By the mid-1880s the Pakeha settlers of Waikato and Waipa county councils were at last confident that the turbulent times of the previous twenty years were finally over.
The Waikato War was fast fading into history, the difficult issues arising out of the massive confiscation of Maori land, as a reprisal for the war, were apparently settled, if not completely forgotten by Maori. The troublesome Te Kooti had also been finally tamed and the railway from Auckland to Wellington was under construction. Only a few aging disgruntled Maori, it seemed, still grumbled about the injustices of the war and the loss of their lands.
It is not generally known however that a number of very early Pakeha, who had settled in the region well before the war of 1863 or the Treaty of Waitangi of 1840, also had land confiscated by the New Zealand Government under the provisions of the New Zealand Land Settlement Act of 1863.
These early pioneers were of a different calibre to those who followed them several decades later in that they were absorbed into the Maori community. While some missionaries spoke disparagingly about them, like the early whalers, they fitted into their new lives without conflict or major disruption.
One of these men was John Vittoria Cowell who settled in the village of Pouwewe on Kawhia Harbour some time in the late 1820s as a very young man. Here he established a successful trading enterprise with flax and other raw commodities between Kawhia and other costal settlements and probably also Australia.
By the time of the Treaty of Waitangi and the establishment of British law, in 1840, Cowell had married Keke Tumohe of Ngati Apakura and had been given land in a number of places by his wife’s people.
On one of these blocks of land, at Te Pahu near the present township of Pirongia, John Cowell built a house for his family. His trading enterprises must have been profitable as the house was a substantial kit set building purchased from England and shipped as deck cargo on one of the early immigrant ships. The kit was then transhipped up the Waikato River and into the Waipa river at Ngaruawahia before being unloaded and erected at Te Pahu. The timber however shipped to England from New Zealand some years earlier.
The original house several out buildings have been added to over the years and was probably used an accommodation house for travellers as well as residence, at least until the Waikato War broke out in 1863. Cowell also had trading stores on both sides of the Waipa River and another large house somewhere west of the river but none of these other buildings have survived
The Te Pahu, house, named Homewood, was strategically placed where the original tracks from Kawhia and Whaingaroa (now Raglan) met near the Waipa River.

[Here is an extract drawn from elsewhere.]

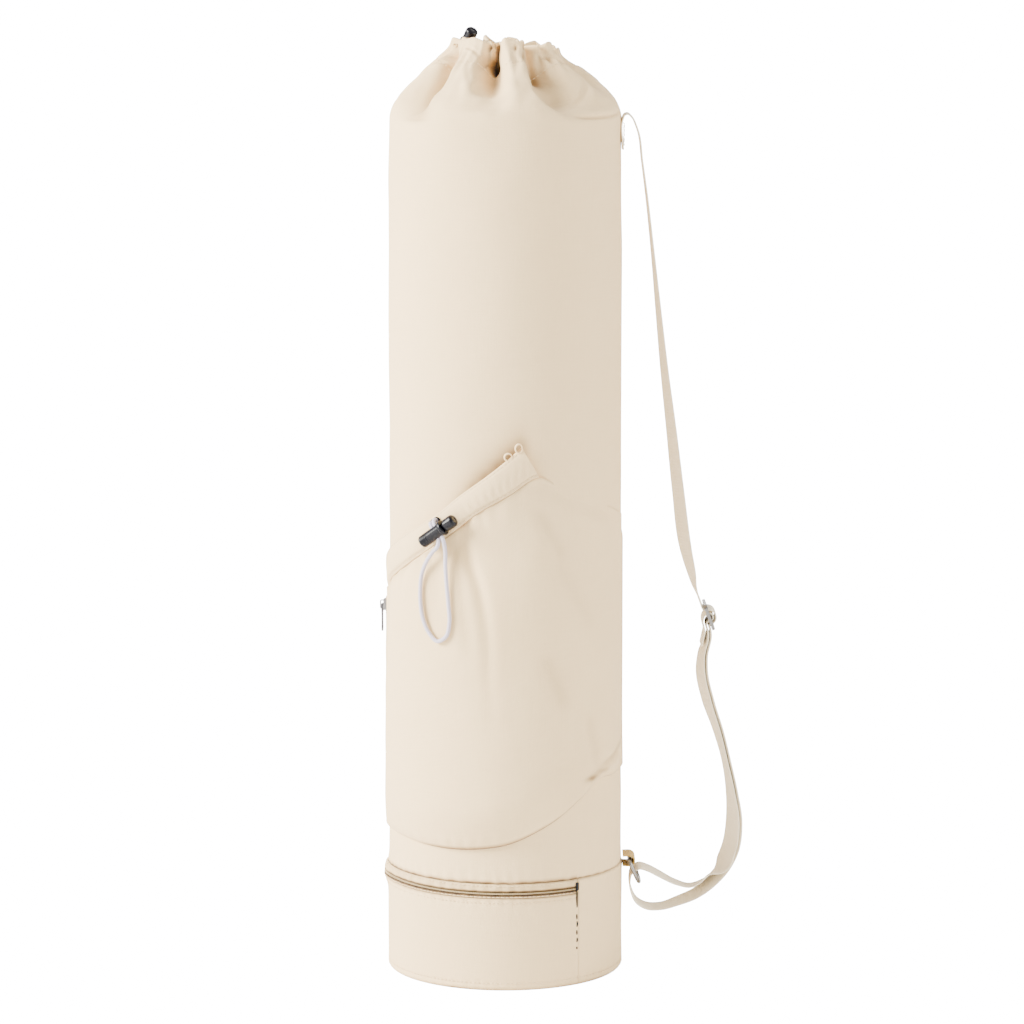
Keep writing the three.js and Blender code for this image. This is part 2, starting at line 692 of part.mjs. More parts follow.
function addBaseZip() {
  const tapeRadius = baseRadius - baseTapeInset;
  const gapAngle = (clearance / tapeRadius / radians(1)) * 1.2;
  const from = baseZipStart + gapAngle;
  const to = baseZipEnd - gapAngle;
  const upperLow = baseZipHeight + zipCoilRadius + clearance;
  const upper = ringStrip(tapeRadius, zipTapeWall, upperLow, baseSeamHeight - clearance, from, to, 30);
  const lower = ringStrip(tapeRadius, zipTapeWall, zipNotch + clearance, lowerTapeTop, from, to, 30);
  addPiece('base_zip_tape_upper', upper, creamDark, 0.85);
  addPiece('base_zip_tape_lower', lower, creamDark, 0.85);
  const upright = new THREE.Vector3(0, 0, 1);
  const coil = coilTube(spread(from, to, 36).map((azimuth) => ({
    centre: around(tapeRadius - zipCoilRadius, azimuth, baseZipHeight),
    out: around(1, azimuth, 0),
    across: upright,
  })), zipCoilRadius);
  addPiece('base_zip_coil', coil, coilBrown, 0.6);
  const stopRadius = tapeRadius + clearance + endStopWall;
  const stopSpan = endStopWidth / stopRadius / radians(1);
  const stopLow = baseZipHeight - zipCoilRadius;
  const stop = ringStrip(stopRadius, endStopWall, stopLow, stopLow + endStopHeight, to - stopSpan, to, 1);
  addPiece('base_zip_end_stop', stop, black, 0.5);
  const sliderSpan = (sliderLength / tapeRadius / radians(1)) * 0.6;
  addSlider('base_zip', tapeRadius + clearance, from + sliderSpan, baseZipHeight, 90);
}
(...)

After the war Cowell’s land, along with almost three million acres of Maori land, was confiscated in spite of his protests that he had not taken part in the conflict. His sympathy for the Maori cause was considered sufficient justification.
Part of the Cowell 10,000 acres was granted to Charles Edenborough, an officer in the Waikato Militia, for service during the war. Like a number of other militiamen, Edenborough sold off some of his property, probably to finance development of the remainder. Homewood and surrounding 600 ha of partially developed farmland was bought by Isaac Hodgson and Margret in 1874 and their descendants lived there for several generations until the early 1950s. The property then had a number of owners until it was it was purchased by Les and Heather Garrett in 1966.
At that stage the distinctive wooden two storied homestead was about 120 years old, in a dilapidated condition and due to be demolished and replaced by a modern brick house. The Garrets however were not prepared to see the historic building destroyed and made it a condition of the sale that it was left standing, a decision they often thought may have been a mistake as the enormity of the restoration task became a reality.
This work was secondary to dairy and beef farming for many years while Mr garret followed his trade as an engineer. Mr Garret died in 2010 But his widow still lives in the house which is surrounded by mature trees and gardens and about three ha of the original farm full of plants, bulbs and shrubs descended from seedlings brought over from Sydney in the 1840s.
Among her many memoirs Mrs Garret, now 80, still has the original title deeds, printed on silk, and many other reminders of a little known early settler who, like the Maori people of Waikato, lost so much in the aftermath of an unjust war they tried to avoid. Among these, scribbled on the internal wall boards, are the names of several famous visitors to Homewood dating from 1841, including the pioneering explorer Ernest Dieffenbach.
Descendants of the Cowell and Hodgson families still live in the Waikato region and their homestead, now painstakingly refurbished, still stands occupied and loved alongside on the old track which became Hodgson Road.